England and Ireland, 'Star Wars,' nominated for film editing

To set up a key battle scene between Rey and Kylo Ren, filmmakers chose the ancient woodlands of Puzzlewood in England to portray an otherworldly location. The moss-covered forest floor, deep-cut canyons, twisting walkways and knotted trees are believed to have been the inspiration for another epic fantasy tale: Middle Earth in J.R.R. Tolkien's “The Lord of The Rings.” Ireland also gets a turn in the spotlight at the end of the film. Rising dramatically out of the Atlantic Ocean, the craggy rocks of Skellig Michael feature in the final scene as the hideaway for a key Star Wars character. With a history that dates back to the 6th century, the site was once home to monks who made the remote island their sanctuary.
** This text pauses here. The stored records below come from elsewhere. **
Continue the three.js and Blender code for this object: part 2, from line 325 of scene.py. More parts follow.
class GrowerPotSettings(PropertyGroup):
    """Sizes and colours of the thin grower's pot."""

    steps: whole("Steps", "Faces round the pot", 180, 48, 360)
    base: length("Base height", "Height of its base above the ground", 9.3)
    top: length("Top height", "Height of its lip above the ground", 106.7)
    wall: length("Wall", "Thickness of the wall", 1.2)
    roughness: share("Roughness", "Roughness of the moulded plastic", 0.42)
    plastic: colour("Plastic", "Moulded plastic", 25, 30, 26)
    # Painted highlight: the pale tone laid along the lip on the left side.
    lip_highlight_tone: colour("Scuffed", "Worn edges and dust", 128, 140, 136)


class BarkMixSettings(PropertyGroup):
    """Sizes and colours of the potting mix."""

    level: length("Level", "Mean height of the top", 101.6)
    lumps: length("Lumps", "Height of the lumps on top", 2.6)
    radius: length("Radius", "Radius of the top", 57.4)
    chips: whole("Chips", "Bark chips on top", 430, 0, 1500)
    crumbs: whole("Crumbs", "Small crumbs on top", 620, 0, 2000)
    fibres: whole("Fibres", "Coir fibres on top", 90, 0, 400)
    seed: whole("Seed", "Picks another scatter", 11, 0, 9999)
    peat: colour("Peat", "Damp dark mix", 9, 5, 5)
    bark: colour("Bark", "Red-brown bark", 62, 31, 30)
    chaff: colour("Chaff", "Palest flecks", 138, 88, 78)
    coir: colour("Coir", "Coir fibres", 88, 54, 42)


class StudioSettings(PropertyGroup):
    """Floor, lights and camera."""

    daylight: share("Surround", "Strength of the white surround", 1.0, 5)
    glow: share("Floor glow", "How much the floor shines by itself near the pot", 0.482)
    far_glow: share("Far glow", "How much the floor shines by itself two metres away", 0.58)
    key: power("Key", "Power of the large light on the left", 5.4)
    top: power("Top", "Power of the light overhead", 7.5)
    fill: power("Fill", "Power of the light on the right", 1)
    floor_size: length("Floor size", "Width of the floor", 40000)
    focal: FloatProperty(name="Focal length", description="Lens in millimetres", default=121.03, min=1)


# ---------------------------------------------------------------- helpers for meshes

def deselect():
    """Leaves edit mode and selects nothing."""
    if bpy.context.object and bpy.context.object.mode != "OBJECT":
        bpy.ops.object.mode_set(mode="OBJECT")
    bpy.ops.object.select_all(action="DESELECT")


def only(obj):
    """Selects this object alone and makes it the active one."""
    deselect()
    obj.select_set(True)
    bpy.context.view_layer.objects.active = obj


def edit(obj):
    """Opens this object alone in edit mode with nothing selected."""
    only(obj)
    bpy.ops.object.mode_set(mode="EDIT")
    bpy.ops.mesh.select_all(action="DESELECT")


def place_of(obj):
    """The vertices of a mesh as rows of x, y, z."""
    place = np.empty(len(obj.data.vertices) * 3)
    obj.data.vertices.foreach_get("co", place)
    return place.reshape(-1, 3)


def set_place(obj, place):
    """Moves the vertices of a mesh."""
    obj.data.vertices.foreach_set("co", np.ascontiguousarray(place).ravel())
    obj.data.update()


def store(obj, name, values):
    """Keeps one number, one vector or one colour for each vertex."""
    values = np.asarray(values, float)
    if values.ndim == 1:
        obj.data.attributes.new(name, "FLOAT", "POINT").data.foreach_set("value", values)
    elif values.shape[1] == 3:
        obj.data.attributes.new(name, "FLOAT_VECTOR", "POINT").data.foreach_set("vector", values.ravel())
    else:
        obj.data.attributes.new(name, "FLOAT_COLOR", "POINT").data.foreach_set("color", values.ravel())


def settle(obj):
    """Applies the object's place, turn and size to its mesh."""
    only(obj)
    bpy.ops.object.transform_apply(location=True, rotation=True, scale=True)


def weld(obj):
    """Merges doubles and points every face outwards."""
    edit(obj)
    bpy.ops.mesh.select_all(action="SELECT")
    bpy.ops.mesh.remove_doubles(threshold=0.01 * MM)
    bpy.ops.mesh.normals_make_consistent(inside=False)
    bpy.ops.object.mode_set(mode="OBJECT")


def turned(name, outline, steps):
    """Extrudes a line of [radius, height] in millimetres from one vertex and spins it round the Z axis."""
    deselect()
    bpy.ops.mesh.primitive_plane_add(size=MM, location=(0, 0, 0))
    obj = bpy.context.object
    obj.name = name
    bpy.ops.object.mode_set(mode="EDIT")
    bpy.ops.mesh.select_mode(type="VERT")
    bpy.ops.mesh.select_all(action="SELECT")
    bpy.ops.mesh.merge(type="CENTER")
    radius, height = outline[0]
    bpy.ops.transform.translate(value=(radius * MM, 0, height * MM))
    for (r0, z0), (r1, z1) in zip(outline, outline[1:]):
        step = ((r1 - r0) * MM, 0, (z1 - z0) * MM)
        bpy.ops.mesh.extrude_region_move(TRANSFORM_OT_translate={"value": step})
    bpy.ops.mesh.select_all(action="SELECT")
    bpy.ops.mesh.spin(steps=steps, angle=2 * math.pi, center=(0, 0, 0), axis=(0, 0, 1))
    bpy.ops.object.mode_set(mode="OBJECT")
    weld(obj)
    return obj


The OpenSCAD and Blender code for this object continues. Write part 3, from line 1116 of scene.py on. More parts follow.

Canada and Argentina, 'The Revenant,' nominated for best film

Movie director Alejandro G. Inarritu's insistence that the film be shot entirely in natural light with minimal CGI effects meant finding some of the wildest, most frigid and impressive landscapes on the planet to convey the daunting forces of nature, and an unrepentant winter. Enter the remote Canadian backwoods of Alberta and British Columbia and areas of Argentina. Leonardo DiCaprio has repeatedly described shoots as some of the toughest conditions he's ever worked in, with temperatures dipping to -30C. Some of the sites include Bow Valley, the Badlands both in Alberta; Squamish Valley in British Columbia; and Tierra del Fuego in Argentina.
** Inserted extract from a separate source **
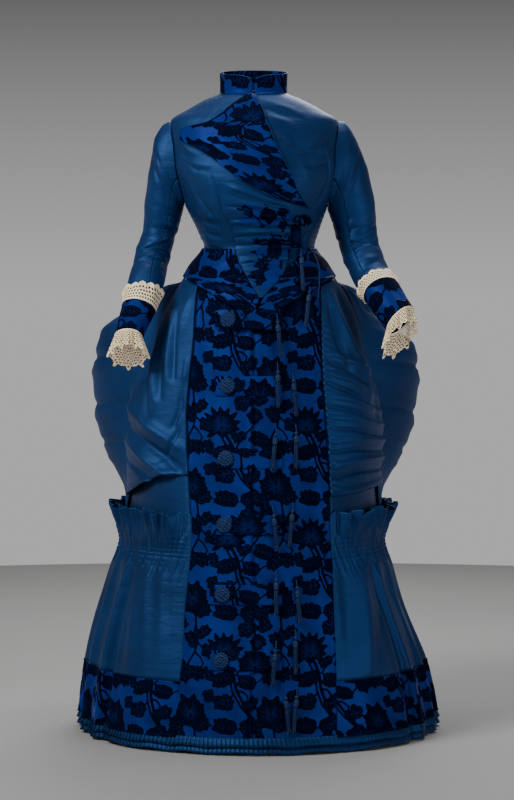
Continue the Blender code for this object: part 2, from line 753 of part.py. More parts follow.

Wadi Rum, Jordan, 'The Martian,' nominated for best film

Also known as the Valley of the Moon for its otherworldly landscape, the desert sands of southern Jordan doubled as the Red Planet for Matt Damon's "The Martian." The UNESCO World Heritage Site features narrow gorges, arches, towering cliffs, ramps, caverns and ancient and rock carvings that testify to 12,000 years of human occupation. Compared to other desert landscapes, its red-tinged sand makes Wadi Rum a convincing stand-in for Mars. The region has also been used to portray Mars in “Red Planet” and “The Last Days on Mars.” The area is popular among tourists for rock climbing, trekking, hiking, camel and horse safaris.
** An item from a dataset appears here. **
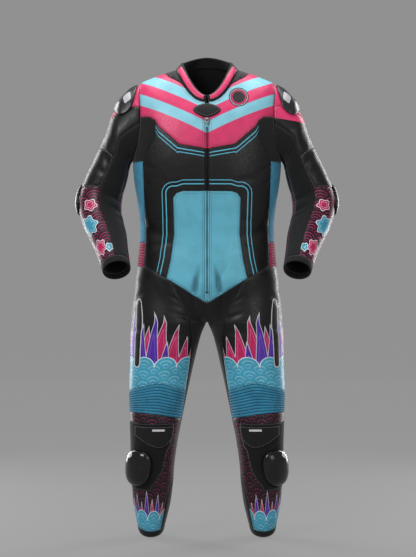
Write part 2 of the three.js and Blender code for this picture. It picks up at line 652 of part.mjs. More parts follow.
pair('knee_tab', panel(body, fineColumns(0.125, 0.5), steps(-1110, -1034, 19), [
  (turn, height) => at(turn, height).z - tabBottom(at(turn, height).x),
  (turn, height) => at(turn, height).x - TAB.inner,
  (turn, height) => TAB.outer - at(turn, height).x,
], { thick: () => TAB.thick, lift: 2 * LIFT + PANEL_THICK, gap: 0 }), 'stretch');

// Collar with its padded front inlays, and the stretch at the sides of the neck
const COLLAR_WALL = 4;
const INLAY = { edge: 2.5, pad: 2.5, corner: 1.2 };
const collarColumns = [0.006, ...bodyColumns(1 / 12, 23 / 12), 1.994];
add('collar', panel(collar, collarColumns, [0, 0.5, 1], [], {
  thick: () => COLLAR_WALL, reach: 0.05,
}), 'stretch');
pair('collar_inlay', panel(collar, steps(0.02, 0.4, 0.0475), [0.08, 0.3, 0.7, 0.92], [
  (turn, share) => INLAY.corner - share - turn,
], {
  thick: (turn, share) => INLAY.edge + INLAY.pad * Math.sin(Math.PI * share),
  lift: LIFT,
  gap: 0,
  reach: 0.05,
}), 'pink');
pair('neck_gusset', panel(body, torsoColumns(1 / 6, 5 / 6), [5, -5, -14], [not(underGusset)]), 'grey');

// Sleeves, from the shoulder down to the cuff
const SLEEVE_ROWS = [2.5, 22, 42, 60, 86, 112, 138, 160, 190, 222, 246, 270, 300, 335, 375, 420, 460,
  CUFF.from, CUFF.end];
const sleeveBetween = (from, to) => SLEEVE_ROWS.filter((row) => row >= from && row <= to);
const sleeveColumns = (from, to) => steps(from, to, 1 / 16);
const beyond = (edge) => (turn, along) => along - edge(turn);
const within = (edge) => (turn, along) => edge(turn) - along;
const outerPart = sleeveColumns(SLEEVE_BACK - 1, SLEEVE_FRONT);
pair('shoulder_panel', panel(sleeve, sleeveColumns(-0.1875, 0.1875), sleeveBetween(0, 112), [
  within(shoulderEdge),
]), 'pink');
pair('sleeve_upper', panel(sleeve, outerPart, sleeveBetween(0, 160), [
  beyond(shoulderEdge),
  within(crossEdge),
]), 'black');
pair('sleeve_middle', panel(sleeve, outerPart, sleeveBetween(112, 254), [
  beyond(crossEdge),
  within(elbowEdge),
]), 'black');
pair('forearm', panel(sleeve, outerPart, sleeveBetween(222, CUFF.from), [beyond(elbowEdge)]), 'print');
pair('sleeve_inner',
  panel(sleeve, sleeveColumns(SLEEVE_FRONT, SLEEVE_BACK), sleeveBetween(0, CUFF.from), []), 'stretch');
pair('cuff', panel(sleeve, sleeveColumns(0, 1), [CUFF.from, CUFF.end], []), 'stretch');

// Hard pieces of the sleeves
const CUP = { turns: 0.16, from: 4, to: 56, power: 2.4, edge: 3, middle: 12 };
const cupShare = (turn, along) => {
  const middle = (CUP.from + CUP.to) / 2;
  return Math.abs(turn / CUP.turns) ** CUP.power
    + Math.abs((along - middle) / (CUP.to - middle)) ** CUP.power;
};
pair('shoulder_cup', panel(sleeve, steps(-0.16, 0.16, 0.04), steps(3, 57, 9), [
  (turn, along) => 1 - cupShare(turn, along),
], {
  thick: domed(CUP, cupShare),
  lift: LIFT + 1,
  gap: 0,
}), 'hard');
const ELBOW = { turn: -0.03, turns: 0.075, along: 262, alongs: 36, power: 2.6, edge: 4, middle: 10 };
const elbowShare = (turn, along) => Math.abs((turn - ELBOW.turn) / ELBOW.turns) ** ELBOW.power
  + Math.abs((along - ELBOW.along) / ELBOW.alongs) ** ELBOW.power;
pair('elbow_slider', panel(sleeve, steps(-0.11, 0.05, 0.0267), steps(224, 300, 12.7), [
  (turn, along) => 1 - elbowShare(turn, along),
], {
  thick: domed(ELBOW, elbowShare),
  lift: LIFT,
  gap: 0,
}), 'hard');

// Main zip: its tapes, with the raised row of teeth, over real distances from the middle
function centreBand(x, height) {
  let low = 0;
  let high = 0.12;
  for (let i = 0; i < 2 * HALVINGS; i += 1) {
    const turn = (low + high) / 2;
    if (bodyShape(turn, height).x > Math.abs(x)) high = turn;
    else low = turn;
  }
  const point = bodyShape(low, height);
  return point.setX(x);
}
const ZIP = { half: 5.6, teeth: 2.2, raised: 1.2, top: -22, bottom: -677, end: -646 };
const zipColumns = [-ZIP.half, -ZIP.teeth - 0.6, -ZIP.teeth, ZIP.teeth, ZIP.teeth + 0.6, ZIP.half];
const zipRows = [ZIP.top, -38, -66, -95, -122, -149, -175, -204, -262, -325, -400, -480, -560, SEAT, ZIP.end,
  ZIP.end - 2, ZIP.bottom];
add('zip', panel(centreBand, zipColumns, zipRows, [], {
  relief: (x, height) => (Math.abs(x) <= ZIP.teeth && height >= ZIP.end && height < -95 ? ZIP.raised : 0),
  gap: 0,
}), 'stretch');
// The garage is a padded patch with pointed ends.
const GARAGE = { z: -125, half: 40, heights: 21, edge: 3.5, middle: 6.5, acrossPower: 1.35, upPower: 1.7 };
const garageShare = (x, height) => Math.abs(x / GARAGE.half) ** GARAGE.acrossPower
  + Math.abs((at(0, height).z - GARAGE.z) / GARAGE.heights) ** GARAGE.upPower;
add('zip_garage', panel(centreBand, steps(-GARAGE.half, GARAGE.half, 10), steps(-160, 5, 16.5), [
  (x, height) => 1 - garageShare(x, height),
], {
  thick: domed(GARAGE, garageShare),
  lift: LIFT,
  gap: 0,
}), 'grey');

// Zip slider on the teeth, just below the garage, and the pull that swings on its eye
const CHEST = { height: -109 };
const SLIDER_PLATE = { wide: 11, tall: 16, thick: 3, below: 2 };
const EYE = { hole: 2.2, outer: 4, thick: 3, sunk: 0.6 };
const PULL = {
  wide: 8, thick: 2, long: 14, corner: 3, tip: 4, slotFrom: 1, slotTo: 5.6, slotWide: 5, rest: 10,
};
const sliderPlace = at(0, CHEST.height);
const chestOut = outward(bodyShape, 0, CHEST.height);
const chestTilt = Math.atan2(-chestOut.z, -chestOut.y);
const plateBase = LIFT + ZIP.raised;
const eyeHeight = plateBase + SLIDER_PLATE.thick + EYE.outer - EYE.sunk;

function solid(geometry) {
  const bare = geometry.clone();
  bare.deleteAttribute('normal');
  bare.deleteAttribute('uv');
  const merged = mergeVertices(bare, 1e-4);
  return new wasm.Manifold(new wasm.Mesh({
    numProp: 3,
    vertProperties: new Float32Array(merged.getAttribute('position').array),
    triVerts: new Uint32Array(merged.getIndex().array),
  }));
}

function geometryOf(manifold) {
  const mesh = manifold.getMesh();
  return new THREE.BufferGeometry()
    .setAttribute('position', new THREE.BufferAttribute(mesh.vertProperties, 3))
    .setIndex(new THREE.BufferAttribute(mesh.triVerts, 1));
}

const fastener = new THREE.Group();
fastener.position.copy(sliderPlace);
fastener.rotation.x = chestTilt;
suit.add(fastener);
const eyeShape = new THREE.Shape().absarc(0, 0, EYE.outer, 0, 2 * Math.PI);
eyeShape.holes.push(new THREE.Path().absarc(0, 0, EYE.hole, 0, 2 * Math.PI, true));
const eye = new THREE.ExtrudeGeometry(eyeShape, { depth: EYE.thick, bevelEnabled: false, curveSegments: 12 })
  .translate(0, 0, -EYE.thick / 2)
  .rotateY(Math.PI / 2)
  .translate(0, -eyeHeight, 0);
const plate = new THREE.BoxGeometry(SLIDER_PLATE.wide, SLIDER_PLATE.thick, SLIDER_PLATE.tall)
  .translate(0, -(plateBase + SLIDER_PLATE.thick / 2), -SLIDER_PLATE.below);
add('zip_slider', geometryOf(solid(plate).add(solid(eye))), 'metal', fastener);

const pullOutline = new THREE.Shape();
const halfPull = PULL.wide / 2;
pullOutline.moveTo(-halfPull, PULL.thick / 2);
pullOutline.lineTo(halfPull, PULL.thick / 2);
pullOutline.lineTo(halfPull, -PULL.long + PULL.corner);
pullOutline.lineTo(PULL.tip / 2, -PULL.long);
pullOutline.lineTo(-PULL.tip / 2, -PULL.long);
pullOutline.lineTo(-halfPull, -PULL.long + PULL.corner);
pullOutline.closePath();
const slot = new THREE.Path();
const halfSlot = PULL.slotWide / 2;
slot.moveTo(-halfSlot, -PULL.slotFrom);
slot.lineTo(-halfSlot, -PULL.slotTo);
slot.lineTo(halfSlot, -PULL.slotTo);
slot.lineTo(halfSlot, -PULL.slotFrom);
slot.closePath();
pullOutline.holes.push(slot);
const pull = new THREE.ExtrudeGeometry(pullOutline, { depth: PULL.thick, bevelEnabled: false })
  .translate(0, 0, -PULL.thick / 2)
  .rotateX(Math.PI / 2)
  .rotateX(THREE.MathUtils.degToRad(PULL.rest));
pullTab.position.y = -eyeHeight;
fastener.add(pullTab);
add('zip_pull', pull, 'metal', pullTab);

export default suit;
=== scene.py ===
import math

import bmesh
import bpy
import numpy as np
from mathutils import Matrix, Vector
from mathutils.kdtree import KDTree


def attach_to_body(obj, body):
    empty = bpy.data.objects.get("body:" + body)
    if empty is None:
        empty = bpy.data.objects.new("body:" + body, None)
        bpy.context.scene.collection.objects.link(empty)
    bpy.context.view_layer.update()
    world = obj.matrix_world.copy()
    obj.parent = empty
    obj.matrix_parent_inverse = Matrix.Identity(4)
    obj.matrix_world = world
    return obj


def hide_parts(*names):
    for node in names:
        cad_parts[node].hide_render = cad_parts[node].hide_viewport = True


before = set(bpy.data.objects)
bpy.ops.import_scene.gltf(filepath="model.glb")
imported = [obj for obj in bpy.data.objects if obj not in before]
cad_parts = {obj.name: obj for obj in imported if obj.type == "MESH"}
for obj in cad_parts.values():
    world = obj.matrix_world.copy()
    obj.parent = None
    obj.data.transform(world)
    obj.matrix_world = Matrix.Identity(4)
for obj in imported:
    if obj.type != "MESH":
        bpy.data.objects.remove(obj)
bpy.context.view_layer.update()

bl_info = {
    "name": "Race suit",
    "version": (1, 0, 0),
    "blender": (4, 5, 0),
    "location": "3D View > Sidebar > Race suit",
    "description": "Dresses the solids of a one-piece leather race suit",
    "category": "Object",
}

MM = 0.001

# Sizes shared with the solids, in millimetres
ZIP_HALF = 6
SEAT = -612
CROTCH = -738
HEM = -1354
WAIST_TOP = -504
UNDERARM = -270
ANKLE = -1337
BACK_INNER = 11 / 12
LIFT = 0.6
BODY_WIDE = 530  # round half of the torso, or round a leg
SLEEVE_WIDE = 380
TURN_MM = 400  # rough, where only the sign of a distance round the leg counts
CROTCH_LINE_END = -800
FAR = 400.0  # a distance with no print near

# Height at the side, front and back, half width, reach to the front and back, squareness
TORSO = [
    (-612, -612, -612, 211, 120, 146, 2.3),
    (-560, -560, -560, 203, 119, 136, 2.3),
    (-480, -480, -480, 198, 116, 113, 2.3),
    (-400, -400, -400, 203, 126, 117, 2.35),
    (-325, -325, -325, 214, 137, 128, 2.4),
    (-262, -262, -262, 219, 142, 137, 2.45),
    (-175, -192, -178, 219, 138, 143, 2.5),
    (-95, -147, -105, 214, 129, 140, 2.5),
    (-38, -124, -50, 198, 120, 126, 2.4),
    (-14, -109, -6, 148, 112, 104, 2.3),
    (5, -98, 22, 93, 105, 82, 2.3),
]
# Height, middle across and back, half width, reach to the front and back, dip of the front
LEG = [
    (-738, 113, 10, 111, 112, 118, 0),
    (-776, 122, 6, 104, 102, 108, 0),
    (-860, 133, 0, 94, 93, 95, 0),
    (-941, 143, -7, 86, 84, 86, 0.02),
    (-1023, 150, -14, 76, 77, 76, 0.05),
    (-1085, 155, -16, 69, 74, 68, 0.1),
    (-1148, 159, -10, 64, 69, 66, 0.16),
    (-1210, 161, 3, 61, 61, 67, 0.22),
    (-1270, 163, 19, 55, 54, 60, 0.28),
    (-1325, 165, 34, 44, 47, 50, 0.38),
    (-1354, 166, 44, 38, 42, 45, 0.45),
]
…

Brooklyn, 'Brooklyn,' nominated for best film

The borough of Brooklyn plays a supporting role in the Oscar-nominated film about a young immigrant who leaves her native Ireland for the promise of a better life in America. Though the tale is fictitious, the premise is based on history: During the 1950s, 50,000 Irish immigrants moved to the US following the devastating potato famine. Today, the borough is less known for its Irish settlers and better known for being home to an entirely different community: hipsters. To experience a microcosmic version of New York, head to Williamsburg, the borough's epicenter for creativity and culture.